Election of President Obama in 2008 renewed U.S. engagement, but COP 15 in Copenhagen the following year produced no emission reduction commitments. Notably, wealthy countries did pledge to contribute $100 billion per year by 2020 in climate aid to low- and middle-income countries. Another six years passed before COP 21 yielded the 2015 Paris Agreement. (Notably, it is not a treaty that would require a ⅔-majority in the Senate for ratification). It aims to limit global warming from pre-industrial levels “well below” 2C (3.6F), with aspiration to limit warming to 1.5C (2.7F). After the 2016 election, President Trump withdrew U.S. participation from the agreement, but President Biden restored it in 2021.

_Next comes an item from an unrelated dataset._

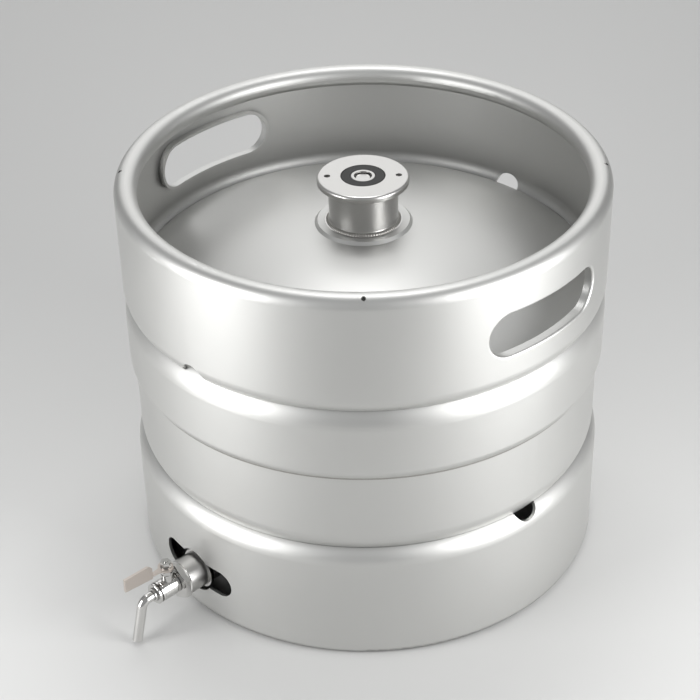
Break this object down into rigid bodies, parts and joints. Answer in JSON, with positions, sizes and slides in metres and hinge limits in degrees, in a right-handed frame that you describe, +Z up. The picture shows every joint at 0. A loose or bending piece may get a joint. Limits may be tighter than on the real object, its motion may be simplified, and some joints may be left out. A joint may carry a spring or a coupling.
{
  "type": "drinks keg with a tap",
  "caption": "Stainless drinks keg with hand slots in its rolled rim, a push-down valve in a raised neck and a small quarter-turn tap with a bent spout low on its side.",
  "frame": {"origin": "where the keg's axis meets the floor that it stands on", "axes": "+Z up along the keg's axis, -Y the front that faces the viewer, the tap 46.6 degrees to the left of it"},
  "size_m": [0.408, 0.408, 0.3505],
  "materials": {
    "satin_steel": "bead-blasted stainless steel",
    "machined_steel": "turned stainless steel",
    "polished_steel": "polished stainless steel",
    "spring_steel": "drawn stainless wire",
    "black_rubber": "moulded black rubber",
    "white_ptfe": "PTFE"
  },
  "bodies": {
    "keg": {"top_chime": "satin_steel", "bottom_chime": "satin_steel", "upper_shell": "satin_steel", "lower_shell": "satin_steel", "keg_neck": "machined_steel", "valve_housing": "machined_steel", "spring_retainer": "machined_steel", "valve_spring": "spring_steel", "outlet_pipe": "machined_steel", "outlet_socket": "machined_steel", "socket_collar": "polished_steel", "seal_washer": "white_ptfe", "hex_bush": "polished_steel", "valve_body": "polished_steel", "seat_rings": "white_ptfe", "stem_packing": "white_ptfe", "gland_nut": "polished_steel", "end_collar": "polished_steel", "spout_ring": "polished_steel", "spout_tube": "polished_steel"},
    "spear": {"face_seal": "black_rubber", "tube_head": "machined_steel", "down_tube": "machined_steel", "poppet_guide": "machined_steel", "poppet_spring": "spring_steel"},
    "poppet": {"beer_poppet": "machined_steel"},
    "lever": {"tap_lever": "satin_steel", "lever_washer": "polished_steel", "lever_nut": "polished_steel", "valve_stem": "polished_steel", "valve_ball": "polished_steel"}
  },
  "joints": [
    {"name": "spear_press", "type": "slide", "parent": "keg", "child": "spear", "axis": [0, 0, -1], "range_m": [0, 0.007], "stiffness_N_per_m": 3000, "springref_m": -0.02, "deforming": ["valve_spring"]},
    {"name": "poppet_press", "type": "slide", "parent": "spear", "child": "poppet", "axis": [0, 0, -1], "range_m": [0, 0.004], "stiffness_N_per_m": 900, "springref_m": -0.006, "deforming": ["poppet_spring"]},
    {"name": "tap_lever_turn", "type": "hinge", "parent": "keg", "child": "lever", "pos_m": [-0.17002, -0.16078, 0.06], "axis": [0, 0, 1], "range_deg": [0, 90]}
  ]
}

The Paris Agreement calls for every nation to submit voluntary but increasingly ambitious Nationally Determined Contributions (NDCs) for collection and review every five years. As the world approaches the third five-year cycle, technical evaluation of current NDCs has shown that the emission reductions pledged to date will not achieve even the 2C goal. Political and diplomatic response to that fact therefore provides an urgent agenda item for COP 28, upcoming November 30-December 12 in Dubai, United Arab Emirates.

Growing Urgency

Meanwhile, global greenhouse gas emissions continue to grow. And 2023 promises to rank as the warmest in instrumental records available since 1850. Mother Nature’s response to roughly 1.2C warming to date has included record droughts, floods, and heat waves, and more intense tropical storms. According to the National Center for Environmental Information (https://www.ncei.noaa.gov/access/billions/state-summary/US), extreme weather events since 2010 in the United States alone have cost more than $100 billion per year above the 1980-1999 average. Even limiting warming to the 1.5C Paris target would not prevent escalating impacts. Moreover, scientists project damage will become still worse as temperatures rise above that level.

COP 28 Issues

In highlighting the need for greater national contributions to emissions reduction, COP 28 will debate a contentious commitment to “phase out” fossil fuel burning, not just “phase down” their use. The conference also will address critical climate finance issues. These include increasing funding by high-income nations to low- and middle-income countries for adaptation, in addition to emissions reductions. They also include the structure and funding commitments to a new Loss and Damage Fund. At COP 27 last year, parties agreed in principle to establish this fund for reconstruction from past and future disaster losses in poorer countries. However, the context for these discussions is the ongoing failure up to 2023 of rich countries, especially the U.S., to meet their 2009 $100 billion per year pledges.

President Biden and the 2024 U.S. Election

Active leadership by the U.S.—still the leading historical greenhouse gas emitter—is essential. The Biden Administration submitted the ambitious NDC of 50% emissions reduction (from 2005 levels) by 2030. To meet the goal, he secured Congressional authorization of more than $500 billion in climate-related domestic spending and ramped up regulatory action. Even so, the U.S. will miss its target without additional policy initiatives. Moreover, the Republican opposition still denies the reality, much less the urgency of human-caused climate change.

What happens if another Republican Administration takes office and federal action to curb climate change falters? Perhaps, given the importance of the U.S. on the world stage, identifying the 2024 election as the top of the 9th inning may prove apt after all. Except that Mother Nature will not wait for her next “turn at bat.”